Outro dia ouvi um episódio do podcast “Gostosas também choram” da Lela Brandão em que ela falava sobre a dificuldade em fazer amizades na vida adulta. Ela apresentou o conceito de Moai, que significa grupo de amizade e apoio, e contou a história de uma senhora que se mudou para um bairro novo sem conhecer ninguém além dos familiares e um belo dia decidiu bater na porta dos vizinhos para convidá-los a fazer parte do grupo de amigos, o Moai, dela.
Fiquei pensando em como seria ser uma velhinha aposentada criando o meu Moai. Lembrei dos encontros de literatura que já participei e de como o sentimento de pertencer a um grupo de escritoras deu materialidade para o meu sonho. Por enquanto, eu sou uma velhinha professora e durante os meses letivos, o calendário não me permite escrever ou participar de eventos tanto quanto eu gostaria, mas cada frestinha que se abre num sarau ou lançamento de livro me dá um novo sopro para continuar. E aparentemente é isso o que acontece com quem cultiva um Moai.
Quando me comprometi a publicar regularmente na newsletter, foi com a intenção de encontrar amigas escritoras, criar o espaço do meu Moai. Esta edição, por exemplo, vem com todo o entusiamo de início de férias, mas volte duas postagens e leia o meu lamento sobre o começo do semestre letivo. É curioso que passo dia e noite pensando no que escrever aqui ou no romance (que caminha bem, obrigada), mas fazendo uma autocrítica das minhas publicações, vejo mais drama do que literatura de fato. Percebo que minha conversa dá voltas e voltas no mesmo lugar, como se eu observasse uma instalação que se move lentamente num complicado jogo de engrenagens da minha rotina contra espelhos que refletem a vida das escritoras que me inspiram no Instagram. É até bonito de olhar, mas uma hora cansa. E quem gostaria de estar no mesmo clube que uma velha ranzinza?
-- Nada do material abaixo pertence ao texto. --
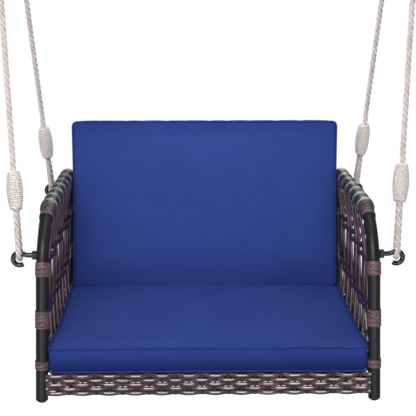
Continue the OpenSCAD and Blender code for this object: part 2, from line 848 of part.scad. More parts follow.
module spacer_washers() {
    color("#8c8f93") {
        at_seat_bolts() spacer(seat_rail_x + seat_tube_r + 0.1, post_inner_x - rivet_flange - touch - 0.1);
        at_back_bolts() spacer(back_x + seat_tube_r + 0.1, back_inner_x - rivet_flange - touch - 0.1);
    }
}

back_nut_af = 10;
back_nut_h = 5;

module at_foot_bolts() {
    for (x = [-back_bolt_x, back_bolt_x])
        hung() translate([x, seat_depth, seat_rail_z]) children();
}

module back_bolts() {
    color("#2a2b2d")
        at_foot_bolts()
            translate([0, 0, -seat_tube_r - 0.1])
                rotate([0, -90, 0]) button_bolt(2 * seat_tube_d + back_nut_h + 2);
}

module back_nuts() {
    color("#8c8f93")
        at_foot_bolts()
            translate([0, 0, seat_tube_r + seat_tube_d + 0.4])
                difference() {
                    cylinder(d = back_nut_af / cos(30), h = back_nut_h, $fn = 6);
                    translate([0, 0, -1]) cylinder(d = bolt_d + 0.1, h = back_nut_h + 2);
                }
}

// --------------------------------------------------------------------- hooks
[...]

Digamos que eu já esteja com as chaves que autorizam a me autodeclarar escritora, já fiz a mudança para o bairro novo quando abri a conta no Substack e ajeitei minhas coisinhas em casa com um esquema de publicação mensal constante, além do layout bonitinho. Então, chegou a vez da própria moradora se arrumar para fazer terapia receber visitas.
Tem tanta coisa acumulada aqui na minha cabecinha, mas fica tudo soterrado por aquela instalação de engrenagens e espelhos. Por exemplo, os arquivos com exercícios esperando para terem seu processo comentado, ou contar de como descobri que o quinto capítulo do meu livro, na verdade, era um esboço do que devem ser os próximos seis ou sete capítulos e toda a pesquisa de referências que precisei aprofundar para continuar desenvolvendo a história.
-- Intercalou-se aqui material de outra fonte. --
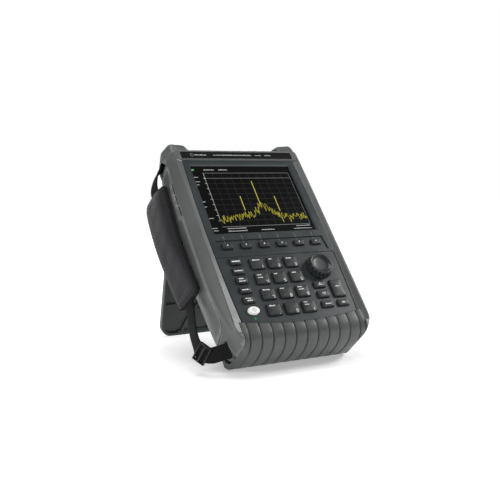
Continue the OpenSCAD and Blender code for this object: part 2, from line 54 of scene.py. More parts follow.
# ---- frame of the case
# Pieces are drawn upright in millimetres (x right, y into the case, z up the face,
# zero at the middle of the screen) and put in place by M.
MM = 0.001
LEAN = radians(41.6)
SL, CL = sin(LEAN), cos(LEAN)
FOOT_Y, FOOT_Z = 60.25, -190.6 + 5.25 * math.tan(LEAN)  # where the bumper stands
OY, OZ = FOOT_Y * CL + FOOT_Z * SL, -FOOT_Y * SL + FOOT_Z * CL
M = Matrix(((MM, 0, 0, 0),
            (0, MM * CL, MM * SL, -MM * OY),
            (0, -MM * SL, MM * CL, -MM * OZ),
            (0, 0, 0, 1)))


def clamp(v, a, b):
    return max(a, min(b, v))


def lerp(a, b, t):
    return a + (b - a) * t


def smooth(t):
    t = clamp(t, 0.0, 1.0)
    return t * t * (3 - 2 * t)


def table(x, rows, k=1):
    if x <= rows[0][0]:
        return rows[0][k]
    for a, b in zip(rows, rows[1:]):
        if x <= b[0]:
            return lerp(a[k], b[k], (x - a[0]) / (b[0] - a[0]))
    return rows[-1][k]


def catmull(pts, n):
    """A smooth curve through pts, n points a span."""
    out, m = [], len(pts)
    for i in range(m - 1):
        p = [pts[clamp(i + k, 0, m - 1)] for k in (-1, 0, 1, 2)]
        for j in range(n):
            t = j / n
            out.append(tuple(0.5 * (2 * b + (c - a) * t + (2 * a - 5 * b + 4 * c - d) * t * t
                                    + (3 * b - a - 3 * c + d) * t ** 3) for a, b, c, d in zip(*p)))
    out.append(tuple(pts[-1]))
    return out


def resample(pts, n, closed=True):
    q = list(pts) + ([pts[0]] if closed else [])
    acc = [0.0]
    for a, b in zip(q, q[1:]):
        acc.append(acc[-1] + math.dist(a, b))
    out, k = [], 0
    for i in range(n):
        s = acc[-1] * i / (n if closed else n - 1)
        while k < len(q) - 2 and acc[k + 1] < s:
            k += 1
        t = (s - acc[k]) / max(1e-9, acc[k + 1] - acc[k])
        out.append(tuple(lerp(a, b, clamp(t, 0, 1)) for a, b in zip(q[k], q[k + 1])))
    return out


def turn(n):
    """n angles round a full turn."""
    return [i * math.tau / n for i in range(n)]


def circle(x, z, r, n):
    return [(x + r * cos(a), z + r * sin(a)) for a in turn(n)]


# ---- mesh helpers
def place_in_scene(name, data):
    ob = bpy.data.objects.new(name, data)
    bpy.context.scene.collection.objects.link(ob)
    return ob


def make(name, verts, faces, mat=None, place=True, smooth_angle=35, body=None):
    me = bpy.data.meshes.new(name)
    me.from_pydata([tuple(v) for v in verts], [], faces)
    bm = bmesh.new()
    bm.from_mesh(me)
    bmesh.ops.remove_doubles(bm, verts=bm.verts, dist=1e-4)
    bmesh.ops.recalc_face_normals(bm, faces=bm.faces)
    bm.to_mesh(me)
    bm.free()
    if place:
        me.transform(M)
    ob = place_in_scene(name, me)
    if mat:
        me.materials.append(MAT[mat])
    shade(ob, smooth_angle)
    if body:
        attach(ob, body)
    return ob


def shade(ob, angle=35):
    me = ob.data
    if angle <= 0:
        for p in me.polygons:
            p.use_smooth = False
        return
    for p in me.polygons:
        p.use_smooth = True
    bm = bmesh.new()
    bm.from_mesh(me)
    lim = radians(angle)
    for e in bm.edges:
        e.smooth = len(e.link_faces) == 2 and e.calc_face_angle(0.0) < lim
    bm.to_mesh(me)
    bm.free()


def discard(ob):
    me = ob.data
    bpy.data.objects.remove(ob)
    bpy.data.meshes.remove(me)


def boolean(ob, cutter, op="DIFFERENCE"):
    """Apply a cut to ob; the cutter is used up."""
    m = ob.modifiers.new("b", "BOOLEAN")
    m.operation, m.solver, m.object = op, "EXACT", cutter
    bpy.context.view_layer.update()
    dg = bpy.context.evaluated_depsgraph_get()
    me, old = bpy.data.meshes.new_from_object(ob.evaluated_get(dg)), ob.data
    ob.modifiers.clear()
    ob.data = me
    bpy.data.meshes.remove(old)
    discard(cutter)


def bevel(ob, width, angle=32):
    m = ob.modifiers.new("bev", "BEVEL")
    m.width, m.segments = width * MM, 2
    m.limit_method, m.angle_limit = "ANGLE", radians(angle)
    m.miter_outer = "MITER_ARC"


def dress(ob, mat):
    ob.data.materials.clear()
    ob.data.materials.append(MAT[mat])


def grid(rows, close_v=False, cap=False):
    """Vertices and faces of closed rows of equal length; close_v joins the last row to the first."""
    n, m = len(rows[0]), len(rows)
    verts = [p for r in rows for p in r]
    faces = []
    for j in range(m if close_v else m - 1):
        a, b = j * n, ((j + 1) % m) * n
        for i in range(n):
            k = (i + 1) % n
            faces.append((a + i, a + k, b + k, b + i))
    if cap:
        faces.append(tuple(range(n)))
        faces.append(tuple((m - 1) * n + i for i in range(n - 1, -1, -1)))
    return verts, faces


def loft(name, rows, mat=None, angle=35, body=None, cap=True, close_v=False):
    v, f = grid(rows, close_v=close_v, cap=cap)
    return make(name, v, f, mat, smooth_angle=angle, body=body)


def rrect(w, h, r, n=6):
    """Rounded rectangle round zero as (x, z), counter-clockwise."""
    r = min(r, w / 2 - 1e-3, h / 2 - 1e-3)
    out = []
    for cx, cz, a0 in ((w / 2 - r, h / 2 - r, 0), (-w / 2 + r, h / 2 - r, 90),
                       (-w / 2 + r, -h / 2 + r, 180), (w / 2 - r, -h / 2 + r, 270)):
        for i in range(n + 1):
            a = radians(a0 + 90 * i / n)
            out.append((cx + r * cos(a), cz + r * sin(a)))
    return out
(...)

Entre a minha cabeça e o teclado, está faltando mais mesa de bar ou uma cafeteria para conversar de verdade com outras escritoras, como deve ser em um Moai. No Instagram, que permite um contato mais imediato e frequente, até acontece um “eu também” comentado no story ou uma conversa rápida que não recebe a atenção que eu gostaria de oferecer e compartilhar. Esse episódio do podcast me fez entender que talvez eu precise, literalmente, sair das telas. A constância, não somente na escrita, mas também na conversa, deve arejar a casa e me livrar das engrenagens e espelhos.
Por isso não se espante se nos próximos dias eu aparecer na sua porta virtual e disser: “Oi, vamos ser amigas?”.
eu já me sinto sua amiga virtual toda vez que te leio, mas entendo a falta que faz amigas presenciais <3
Talvez essa escrita em círculos seja um reflexo do grande conflito interno que se apresenta quando decidimos (entenda esse decidimos como algo bem amplo, já que eu, Ana, não acredito que esta seja exatamente uma decisão autônoma) escrever um livro. Muitos processos ocorrem, a palavra pede um tempo que nem sempre temos para dar e muitas vezes, mesmo tendo, não damos, porque é doloroso ser esse intermédio de algo que vai além de nós.